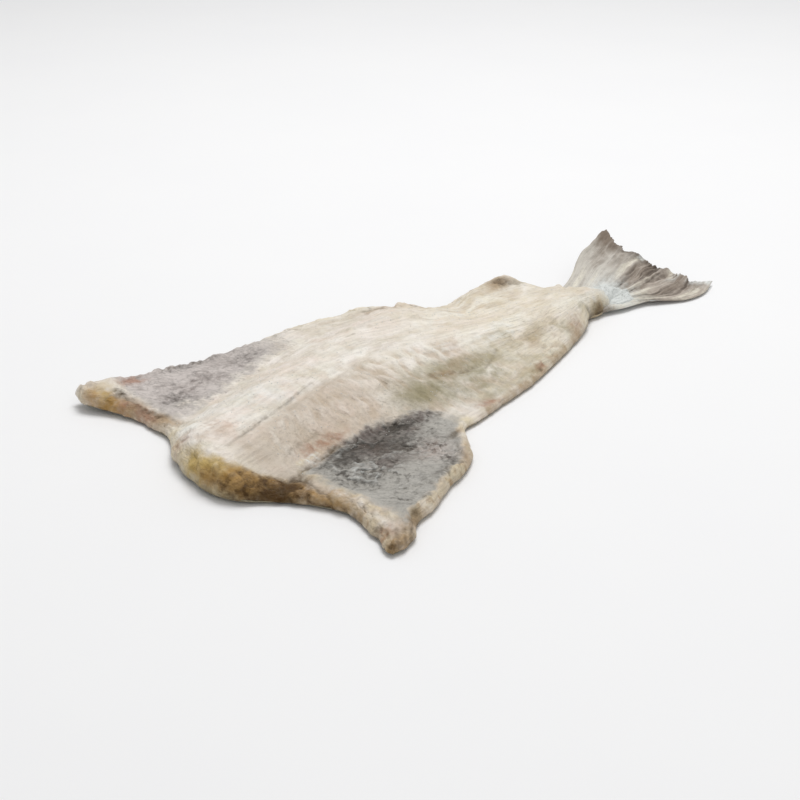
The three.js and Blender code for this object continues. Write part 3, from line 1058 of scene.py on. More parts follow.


# Where the stains and the painted shade and light lie in plan. A row gives a blot's centre, two
# reaches, strength and turn.
BLOTS: dict[Tint, tuple[Blot, ...]] = {
    # Olive: partly the flesh's own olive tone, partly painted shade in the valley right of the
    # backbone ridge (x 140 to 240); the blot at (345, -11) is painted shade in the hollow at the
    # tail's root.
    Tint.OLIVE_AND_SHADE: blots(
        soft=(
            (144, -25, 20, 13, 0.95), (176, -8, 30, 9, 0.45, -8), (190, -14, 34, 10, 0.45, -4),
            (216, -16, 22, 9, 0.55), (182, -38, 32, 14, 0.45), (236, -43, 24, 4, 0.7, 14),
            (194, -51, 28, 5, 0.4, 8), (345, -11, 13, 4, 1),
        ),
        ribbed=(
            (150, -24, 24, 15, 0.5), (184, -15, 30, 11, 0.5, -4), (182, -38, 30, 14, 0.45),
            (214, -32, 28, 11, 0.4),
        ),
        patchy=((288, -18, 17, 7, 0.65, -12), (139, -60, 9, 5, 0.35)),
        streaked=((246, -24, 16, 6, 0.3, -8),),
    ),
    # The tan blot at (346, -13) is painted shade in the hollow at the tail's root.
    Tint.TAN: blots(
        soft=(
            (265, -14, 15, 6, 0.35, -5), (196, -10, 16, 5, 0.35, -4), (301, 55, 13, 7, 1),
            (1, 86, 5, 22, 0.7), (4, 68, 6, 9, 1.1), (0, 95, 5, 6, 0.7),
            (107, -100, 13, 4, 0.7, 40), (9, -142, 13, 6, 0.6, 10), (30, -62, 4, 12, 0.3, 30),
            (346, -13, 11, 4, 0.6), (17, -90, 5, 8, 0.5), (7, 64, 5, 6, 0.6),
        ),
        ribbed=((172, -15, 16, 5, 0.8, -10), (70, -24, 30, 8, 0.35), (53, -30, 13, 5, 0.75, 4)),
        patchy=(
            (237, -44, 16, 3, 0.5, 14), (210, 93, 10, 4, 0.6), (125, -73, 6, 4.5, 0.95, 20),
            (26, -134, 9, 4, 0.6, 25), (34, -130, 12, 4, 0.9, 25), (12, -86, 5, 24, 0.75),
        ),
        streaked=((228, -36, 20, 4, 0.3, 12), (338, 3, 12, 4, 0.3), (131, 103, 14, 8, 0.45, -40)),
        speckled=(
            (-3, 104, 4, 9, 0.5, 12), (3, 78, 6, 18, 0.9), (-7, 100, 5, 10, 0.5, 8),
            (118, -86, 12, 3, 0.8, 55), (134, -68, 4, 6, 0.7), (84, -110, 24, 4, 0.7, 18),
            (52, -122, 22, 4, 0.6, 12),
        ),
    ),
    Tint.ROSY: blots(
        ribbed=((57, -28, 16, 4.5, 0.9, 4), (38, -33, 9, 3, 0.5, 4)),
        patchy=(
            (54, -30, 12, 4, 0.55, 4), (244, -42, 11, 3.2, 0.8, 15), (302, -20, 8, 4, 0.6, 30),
            (18, -122, 6, 8, 0.3), (225, 88, 10, 6, 0.3),
        ),
        soft=(
            (18, 121, 9, 4, 1.2), (-14, 120, 5, 8, 0.35), (172, -57, 8, 3.4, 0.9),
            (-4, 99, 4, 7, 1, 15), (1, 82, 5, 12, 0.8), (-14, 24, 5, 7, 0.3),
            (10, -131, 5, 5, 0.6), (-15, 20, 4, 4, 0.25), (98, -80, 13, 12, 0.14),
            (8, 12, 16, 10, 0.25),
        ),
    ),
    Tint.MAUVE: blots(
        soft=((99, -82, 13, 13, 0.45),),
        patchy=((56, -68, 8, 5, 0.35),),
    ),
    Tint.PLUM: blots(
        soft=(
            (76, -50, 18, 17, 0.85), (68, -74, 11, 8, 0.7), (90, -36, 20, 6, 0.9, -4),
            (106, -50, 9, 7, 0.7), (123, -41, 16, 7, 0.7, -15),
        ),
        patchy=(
            (77, -54, 17, 17, 0.6), (48, -42, 10, 4, 0.6), (30, 84, 15, 14, 0.35),
            (55, 96, 30, 16, 0.35), (86, 100, 24, 14, 0.3), (20, 108, 16, 8, 0.25),
        ),
    ),
    Tint.DARK: blots(
        soft=(
            (58, -43, 13, 8, 0.85), (50, -51, 12, 7, 0.8), (48, -58, 13, 9, 0.5),
            (75, -46, 13, 10, 0.5), (106, -41, 14, 7, 0.95), (138, -47, 4, 2.2, 1),
            (88, -61, 20, 17, 0.75), (48, -76, 17, 11, 0.5), (97, -99, 14, 6, 0.45, 35),
            (84, -104, 16, 6, 0.25, 10), (66, 121, 30, 4, 0.5), (104, 106, 18, 10, 0.35),
            (29, 82, 12, 12, 0.48), (2, 110, 4, 5, 0.8), (302, 54, 8, 4, 0.4),
            (40, -113, 12, 6, 0.15), (12, -124, 5, 5, 0.5), (43, -126, 5, 2.5, 0.5, 20),
        ),
        speckled=(
            (58, -50, 16, 14, 0.9), (44, -63, 13, 11, 0.9), (37, -70, 8, 6, 0.8),
            (100, -46, 16, 10, 0.7), (118, -46, 14, 9, 0.75, -10), (130, -41, 10, 7, 0.8),
            (52, -82, 22, 14, 0.4), (64, -92, 22, 12, 0.3), (102, -86, 13, 11, 0.75),
            (120, -62, 14, 12, 0.3), (42, -110, 11, 7, 0.6), (30, 84, 14, 13, 0.3),
            (60, 98, 34, 16, 0.25), (3, 90, 3, 8, 0.8), (3, 76, 3, 8, 0.7),
        ),
    ),
    # Partly the flesh's whiter patches, partly painted light: the blots along the backbone ridge
    # and stem, at the upper rear and on the neck's lip whiten slopes turned from the lamp.
    Tint.MILKY_AND_PAINTED_LIGHT: blots(
        soft=(
            (261, 3, 26, 8, 1, -3), (318, -4, 30, 7, 1), (345, -2, 18, 6, 1),
            (240, -2, 18, 6, 0.6, -6), (-3, 28, 10, 14, 1),
        ),
        streaked=((271, 44, 46, 14, 0.9), (215, 12, 26, 7, 0.6, -6), (225, 45, 50, 18, 0.3)),
        ribbed=((115, -14, 16, 9, 0.5),),
    ),
    Tint.BLUSH: blots(
        streaked=((95, 58, 34, 12, 0.45), (190, 70, 40, 20, 0.5), (235, 25, 40, 10, 0.4)),
        patchy=((14, 4, 20, 16, 0.5),),
        ribbed=((130, 4, 24, 14, 0.4), (88, -10, 30, 16, 0.4)),
    ),
    Tint.GLASSY: blots(
        soft=((-2, 120, 8, 8, 0.2), (-7, 112, 4, 8, 0.7), (-13, 121, 6, 8, 0.3)),
    ),
    # The amber blot at (346, -10) is painted shade in the hollow at the tail's root.
    Tint.AMBER: blots(
        soft=(
            (-11, 108, 6, 10, 0.8, 8), (-4, 98, 5, 12, 0.35), (-13, 118, 7, 10, 0.35),
            (8, -143, 12, 5, 0.6), (346, -10, 9, 4, 0.5),
        ),
    ),
    Tint.CHAR: blots(
        soft=((4, -143, 8, 5, 0.4), (3, -62, 6, 11, 0.5), (16, -51, 6, 5, 0.8)),
    ),
    # Painted shade in the hollow at the tail's root.
    Tint.CREASE: blots(
        soft=((342, -11, 9, 4, 0.9),),
    ),
    Tint.SALT_AND_HIGHLIGHT: blots(
        soft=(
            (372, -2, 16, 13, 1), (370, -4, 9, 20, 1), (374, 14, 13, 10, 0.8),
            (364, 16, 10, 13, 0.9), (54, 30, 26, 16, 0.3),
        ),
        streaked=((240, -1, 18, 6, 0.5, -8), (196, 8, 14, 5, 0.3)),
        speckled=((37, -38, 9, 4, 0.9, 6),),
    ),
}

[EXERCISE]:
Take the listing above and set it down exactly.

[THE ANSWER]:
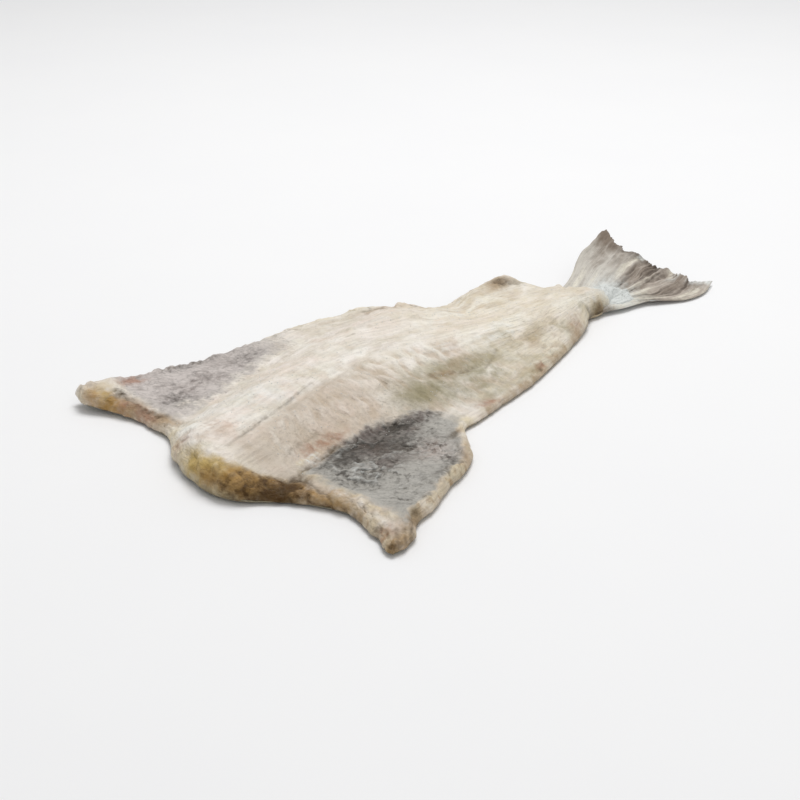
The three.js and Blender code for this object continues. Write part 3, from line 1058 of scene.py on. More parts follow.


# Where the stains and the painted shade and light lie in plan. A row gives a blot's centre, two
# reaches, strength and turn.
BLOTS: dict[Tint, tuple[Blot, ...]] = {
    # Olive: partly the flesh's own olive tone, partly painted shade in the valley right of the
    # backbone ridge (x 140 to 240); the blot at (345, -11) is painted shade in the hollow at the
    # tail's root.
    Tint.OLIVE_AND_SHADE: blots(
        soft=(
            (144, -25, 20, 13, 0.95), (176, -8, 30, 9, 0.45, -8), (190, -14, 34, 10, 0.45, -4),
            (216, -16, 22, 9, 0.55), (182, -38, 32, 14, 0.45), (236, -43, 24, 4, 0.7, 14),
            (194, -51, 28, 5, 0.4, 8), (345, -11, 13, 4, 1),
        ),
        ribbed=(
            (150, -24, 24, 15, 0.5), (184, -15, 30, 11, 0.5, -4), (182, -38, 30, 14, 0.45),
            (214, -32, 28, 11, 0.4),
        ),
        patchy=((288, -18, 17, 7, 0.65, -12), (139, -60, 9, 5, 0.35)),
        streaked=((246, -24, 16, 6, 0.3, -8),),
    ),
    # The tan blot at (346, -13) is painted shade in the hollow at the tail's root.
    Tint.TAN: blots(
        soft=(
            (265, -14, 15, 6, 0.35, -5), (196, -10, 16, 5, 0.35, -4), (301, 55, 13, 7, 1),
            (1, 86, 5, 22, 0.7), (4, 68, 6, 9, 1.1), (0, 95, 5, 6, 0.7),
            (107, -100, 13, 4, 0.7, 40), (9, -142, 13, 6, 0.6, 10), (30, -62, 4, 12, 0.3, 30),
            (346, -13, 11, 4, 0.6), (17, -90, 5, 8, 0.5), (7, 64, 5, 6, 0.6),
        ),
        ribbed=((172, -15, 16, 5, 0.8, -10), (70, -24, 30, 8, 0.35), (53, -30, 13, 5, 0.75, 4)),
        patchy=(
            (237, -44, 16, 3, 0.5, 14), (210, 93, 10, 4, 0.6), (125, -73, 6, 4.5, 0.95, 20),
            (26, -134, 9, 4, 0.6, 25), (34, -130, 12, 4, 0.9, 25), (12, -86, 5, 24, 0.75),
        ),
        streaked=((228, -36, 20, 4, 0.3, 12), (338, 3, 12, 4, 0.3), (131, 103, 14, 8, 0.45, -40)),
        speckled=(
            (-3, 104, 4, 9, 0.5, 12), (3, 78, 6, 18, 0.9), (-7, 100, 5, 10, 0.5, 8),
            (118, -86, 12, 3, 0.8, 55), (134, -68, 4, 6, 0.7), (84, -110, 24, 4, 0.7, 18),
            (52, -122, 22, 4, 0.6, 12),
        ),
    ),
    Tint.ROSY: blots(
        ribbed=((57, -28, 16, 4.5, 0.9, 4), (38, -33, 9, 3, 0.5, 4)),
        patchy=(
            (54, -30, 12, 4, 0.55, 4), (244, -42, 11, 3.2, 0.8, 15), (302, -20, 8, 4, 0.6, 30),
            (18, -122, 6, 8, 0.3), (225, 88, 10, 6, 0.3),
        ),
        soft=(
            (18, 121, 9, 4, 1.2), (-14, 120, 5, 8, 0.35), (172, -57, 8, 3.4, 0.9),
            (-4, 99, 4, 7, 1, 15), (1, 82, 5, 12, 0.8), (-14, 24, 5, 7, 0.3),
            (10, -131, 5, 5, 0.6), (-15, 20, 4, 4, 0.25), (98, -80, 13, 12, 0.14),
            (8, 12, 16, 10, 0.25),
        ),
    ),
    Tint.MAUVE: blots(
        soft=((99, -82, 13, 13, 0.45),),
        patchy=((56, -68, 8, 5, 0.35),),
    ),
    Tint.PLUM: blots(
        soft=(
            (76, -50, 18, 17, 0.85), (68, -74, 11, 8, 0.7), (90, -36, 20, 6, 0.9, -4),
            (106, -50, 9, 7, 0.7), (123, -41, 16, 7, 0.7, -15),
        ),
        patchy=(
            (77, -54, 17, 17, 0.6), (48, -42, 10, 4, 0.6), (30, 84, 15, 14, 0.35),
            (55, 96, 30, 16, 0.35), (86, 100, 24, 14, 0.3), (20, 108, 16, 8, 0.25),
        ),
    ),
    Tint.DARK: blots(
        soft=(
            (58, -43, 13, 8, 0.85), (50, -51, 12, 7, 0.8), (48, -58, 13, 9, 0.5),
            (75, -46, 13, 10, 0.5), (106, -41, 14, 7, 0.95), (138, -47, 4, 2.2, 1),
            (88, -61, 20, 17, 0.75), (48, -76, 17, 11, 0.5), (97, -99, 14, 6, 0.45, 35),
            (84, -104, 16, 6, 0.25, 10), (66, 121, 30, 4, 0.5), (104, 106, 18, 10, 0.35),
            (29, 82, 12, 12, 0.48), (2, 110, 4, 5, 0.8), (302, 54, 8, 4, 0.4),
            (40, -113, 12, 6, 0.15), (12, -124, 5, 5, 0.5), (43, -126, 5, 2.5, 0.5, 20),
        ),
        speckled=(
            (58, -50, 16, 14, 0.9), (44, -63, 13, 11, 0.9), (37, -70, 8, 6, 0.8),
            (100, -46, 16, 10, 0.7), (118, -46, 14, 9, 0.75, -10), (130, -41, 10, 7, 0.8),
            (52, -82, 22, 14, 0.4), (64, -92, 22, 12, 0.3), (102, -86, 13, 11, 0.75),
            (120, -62, 14, 12, 0.3), (42, -110, 11, 7, 0.6), (30, 84, 14, 13, 0.3),
            (60, 98, 34, 16, 0.25), (3, 90, 3, 8, 0.8), (3, 76, 3, 8, 0.7),
        ),
    ),
    # Partly the flesh's whiter patches, partly painted light: the blots along the backbone ridge
    # and stem, at the upper rear and on the neck's lip whiten slopes turned from the lamp.
    Tint.MILKY_AND_PAINTED_LIGHT: blots(
        soft=(
            (261, 3, 26, 8, 1, -3), (318, -4, 30, 7, 1), (345, -2, 18, 6, 1),
            (240, -2, 18, 6, 0.6, -6), (-3, 28, 10, 14, 1),
        ),
        streaked=((271, 44, 46, 14, 0.9), (215, 12, 26, 7, 0.6, -6), (225, 45, 50, 18, 0.3)),
        ribbed=((115, -14, 16, 9, 0.5),),
    ),
    Tint.BLUSH: blots(
        streaked=((95, 58, 34, 12, 0.45), (190, 70, 40, 20, 0.5), (235, 25, 40, 10, 0.4)),
        patchy=((14, 4, 20, 16, 0.5),),
        ribbed=((130, 4, 24, 14, 0.4), (88, -10, 30, 16, 0.4)),
    ),
    Tint.GLASSY: blots(
        soft=((-2, 120, 8, 8, 0.2), (-7, 112, 4, 8, 0.7), (-13, 121, 6, 8, 0.3)),
    ),
    # The amber blot at (346, -10) is painted shade in the hollow at the tail's root.
    Tint.AMBER: blots(
        soft=(
            (-11, 108, 6, 10, 0.8, 8), (-4, 98, 5, 12, 0.35), (-13, 118, 7, 10, 0.35),
            (8, -143, 12, 5, 0.6), (346, -10, 9, 4, 0.5),
        ),
    ),
    Tint.CHAR: blots(
        soft=((4, -143, 8, 5, 0.4), (3, -62, 6, 11, 0.5), (16, -51, 6, 5, 0.8)),
    ),
    # Painted shade in the hollow at the tail's root.
    Tint.CREASE: blots(
        soft=((342, -11, 9, 4, 0.9),),
    ),
    Tint.SALT_AND_HIGHLIGHT: blots(
        soft=(
            (372, -2, 16, 13, 1), (370, -4, 9, 20, 1), (374, 14, 13, 10, 0.8),
            (364, 16, 10, 13, 0.9), (54, 30, 26, 16, 0.3),
        ),
        streaked=((240, -1, 18, 6, 0.5, -8), (196, 8, 14, 5, 0.3)),
        speckled=((37, -38, 9, 4, 0.9, 6),),
    ),
}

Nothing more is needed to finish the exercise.